Around 1:20 p.m., the peak time for the eclipse, many conversations ceased as students and adults put on their eclipse-viewing glasses, which were provided by Parker, and directed their eyes towards the sky. Despite the overcast weather, the eclipse was visible through the clouds, providing a show for the viewers on campus. A number of science teachers were present and available to answer students’ questions.

“There are so many opportunities for informal science education all over the city, and it’s great to have that opportunity brought here to Parker,” Science Department Co-Chair Elizabeth Druger said.  “Parker’s about community, and I think this is just another way to bring in that community experience.”

Junior Annette Njei is grateful that she had the chance to watch the eclipse at school. “I’ve never gotten to see an eclipse in person before, so I think it’s really amazing that Parker enabled us to sit down on their field and witness this great moment in history,” Njei said. “I’m pretty excited.”

From Chicago, viewers saw a partial eclipse, with the moon blocking 87 percent of the sun’s surface. Some students and faculty, however, travelled to locations within the “path of totality,” where they would see the sun fully covered. The path, which was about 70 miles wide and stretched from coast to coast, ran from the Northwest to the Southeast of the United States through 14 states, Oregon being the first and South Carolina the last.  

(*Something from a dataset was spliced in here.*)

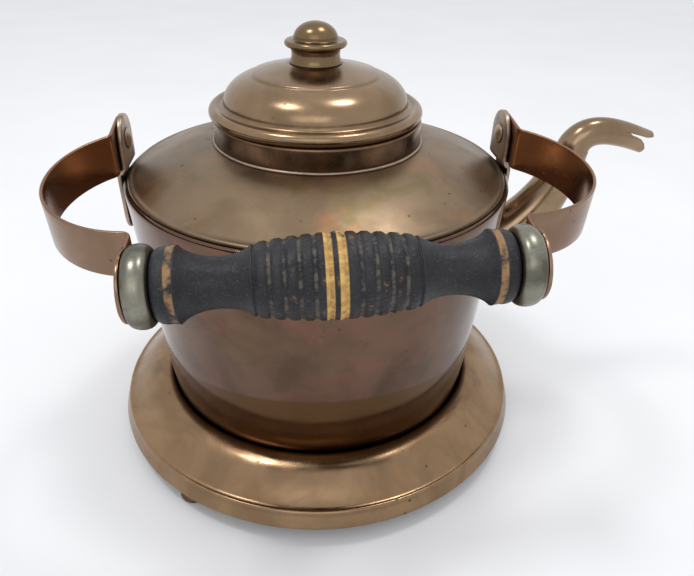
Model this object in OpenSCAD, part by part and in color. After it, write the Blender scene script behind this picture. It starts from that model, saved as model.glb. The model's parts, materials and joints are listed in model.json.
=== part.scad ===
// Copper kettle with a folding bail handle, a lift-off lid and a footed ring stand.
// Origin: on the kettle's axis, on the plane the stand's feet rest on.
// +Z is up, +X is towards the spout, and the bail lies folded forward over -Y.

/* [Kettle body] */
// Radius of the shoulder plate at its seam
shoulder_r = 95; // [90:0.5:98]
// Height of the shoulder seam above the table
shoulder_z = 150; // [148:0.5:152]
// Outer radius that the wall's line reaches at seam height
wall_top_r = 97.2; // [96.8:0.1:98]
// Inward lean of the wall, radius lost per unit of height
wall_taper = 0.0913; // [0.085:0.0005:0.095]
// Height of the kettle's underside
base_z = 12.2; // [12.2:0.1:14]
// Thickness of the copper sheet
sheet_t = 1.2; // [0.9:0.1:1.4]

/* [Neck and lid] */
// Outer radius of the neck collar
neck_r = 51.2; // [50.5:0.1:52]
// Top of the neck collar
neck_top_z = 176.6; // [175:0.1:178]
// Outermost radius of the lid's half-round rim
lid_rim_r = 52.3; // [52:0.1:53.5]
// How far the loose lid sits off the kettle's axis
lid_shift = -1; // [-1.2:0.1:0]
// How far the lid lifts clear
lid_lift = 60; // [20:1:120]

/* [Bail] */
// Height of the hinge axis
hinge_z = 165.5; // [164:0.5:167]
// Distance from the hinge axis to the grip's axis
bail_reach = 115; // [113:0.5:117]
// How far the folded bail hangs below level, in degrees
bail_drop = 7.2; // [6.4:0.1:7.2]
// Width of the flat strap
strap_w = 21.3; // [19:0.1:22]
// Thickness of the flat strap
strap_t = 1.4; // [1.2:0.1:2]
// Lean of the grip against the hinge axis, in degrees
grip_lean = 1.7; // [1:0.1:2]

/* [Grip] */
// Half length of the turned wooden grip
grip_half = 65.3; // [64:0.1:67]
// Radius of the grip at its middle
grip_mid_r = 16.3; // [15.5:0.1:16.4]
// Radius of the grip's slim necks
grip_neck_r = 9.6; // [9:0.1:10.5]
// Number of turned rings around the belly
ring_count = 11; // [7:2:11]
// Axial width of each metal ferrule
ferrule_w = 9.7; // [9:0.1:11]
// Largest radius of a ferrule
ferrule_r = 15.6; // [15:0.1:16]

/* [Spout] */
// Outer radius where the spout leaves the wall
spout_root_r = 15.9; // [15:0.1:16.5]
// Outer radius at the mouth
spout_mouth_r = 6.2; // [5.8:0.1:6.6]
// Sides of the spout's round section
spout_sides = 28; // [20:4:32]
// Rings along the spout
spout_rings = 36; // [24:1:44]

/* [Stand] */
// Outer radius at the foot of the stand's band
band_r = 116; // [114:0.5:117]
// Underside of the band, which is the height of the gap over the table
band_z = 9.8; // [9:0.1:10.5]
// Radius of the turned crease where slope and band meet
crease_r = 113.2; // [112.5:0.1:113.5]
// Height of the crease
crease_z = 19.3; // [18.5:0.1:20]
// Height of the stand's rounded crest
crest_z = 32; // [31:0.1:33]
// Radius of the well that the kettle drops into
well_r = 86.6; // [86.6:0.1:89]
// Number of feet
foot_count = 3; // [3:1:4]

/* [Hidden] */

$fn = 96;
copper = [0.62, 0.42, 0.30];
copper_light = [0.72, 0.50, 0.36];
dark_copper = [0.40, 0.26, 0.18];
nickel = [0.60, 0.60, 0.55];
black_wood = [0.13, 0.12, 0.13];
steel = [0.50, 0.50, 0.50];

skin = 0.1;             // running clearance of a pin in its hole, and of flat faces that slide

lug_t = 2.4;            // thickness of a lug plate
lug_in_x = 93.9;        // inner face of a lug's upright tab
lug_out_x = lug_in_x + lug_t;
lug_r = 11.9;           // round top of a lug
lug_leg_w = 19;
lug_foot_z = 118.5;      // foot of the left lug
lug_foot_right_z = 122;  // foot of the right lug, which ends above the spout
lug_foot_x = 96.8;       // inner face at the foot of the upright leg, standing off the wall
rivet_r = 2;
rivet_zs = [143, 132];
pivot_r = 3;

tab_x = lug_out_x + skin;        // inner face of the strap's hinge tab
end_x = grip_half + ferrule_w;   // inner face of the strap's grip tab
strap_skew = asin(end_x * sin(grip_lean) / bail_reach);
rod_r = 2.5;
washer_r = 6;
washer_t = 1;

// Outer radius of the wall at height z
function wall_r(z) = wall_top_r + wall_taper * (z - shoulder_z);

// Points of an arc about [cx, cy], from angle a0 to a1
function arc(cx, cy, r, a0, a1, n = 8) =
    [for (i = [0:n]) let (a = a0 + (a1 - a0) * i / n) [cx + r * cos(a), cy + r * sin(a)]];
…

On the morning of the eclipse, upper school science teacher George Austin and four other family friends woke up at 3 a.m. to drive to Hopkinsville, Kentucky, an ideal spot because of its clear weather forecast and long totality duration of two minutes and 40 seconds. While on the road, they got stuck in heavy traffic primarily caused by the eclipse rush. The group didn’t make it to Hopkinsville, but instead they pulled off the highway in Nortonville, Kentucky to witness slightly over two minutes of totality. 

During the last moments before totality, we could see the light of the sun dimming and then turning into a thin thread of reddish light and then go out so that we couldn’t see anything at all,” Austin said. “Then we took off our glasses and saw the total eclipse directly with our eyes. The disk of the moon was completely covering the inner disk of the sun, but the outer corona of the sun was now finally easily visible and seemed to shimmer and move.  It was unbelievable how eerily dark the scenery all around was.”

For Austin, who had seen only partial eclipses before, his first total eclipse did not disappoint. “It is said that once you see a total eclipse, you become hooked,” Austin said, “and I definitely am.” The next solar eclipse in the U.S. will be in 2024 and best viewed from a path of totality stretching from Texas to Maine, and he hopes to organize a student trip to see it.

Still, watching from within the path of totality was not the only part of the trip that Austin appreciated. “A meaningful aspect was experiencing this with total strangers,” Austin said, “who may have come from different parts of America or the world with different opinions and beliefs, and who were able to experience the same wonder in nature that was precisely predicted by science.”

Astrophysics Club leader Matthew Turk, a sophomore, also recognized the eclipse’s ability to bring people together. He attended the Adler Planetarium’s celebration, Eclipse Fest, which offered live eclipse coverage, entertainment, free general admission to the museum, including the new “Chasing Eclipses” exhibit, and protective glasses for the first 30,000 guests.

“I had never seen so many people at the Planetarium before,” Turk said. “It did my heart well to see so many people unify to see this event across America and take a moment to appreciate our place in this universe.”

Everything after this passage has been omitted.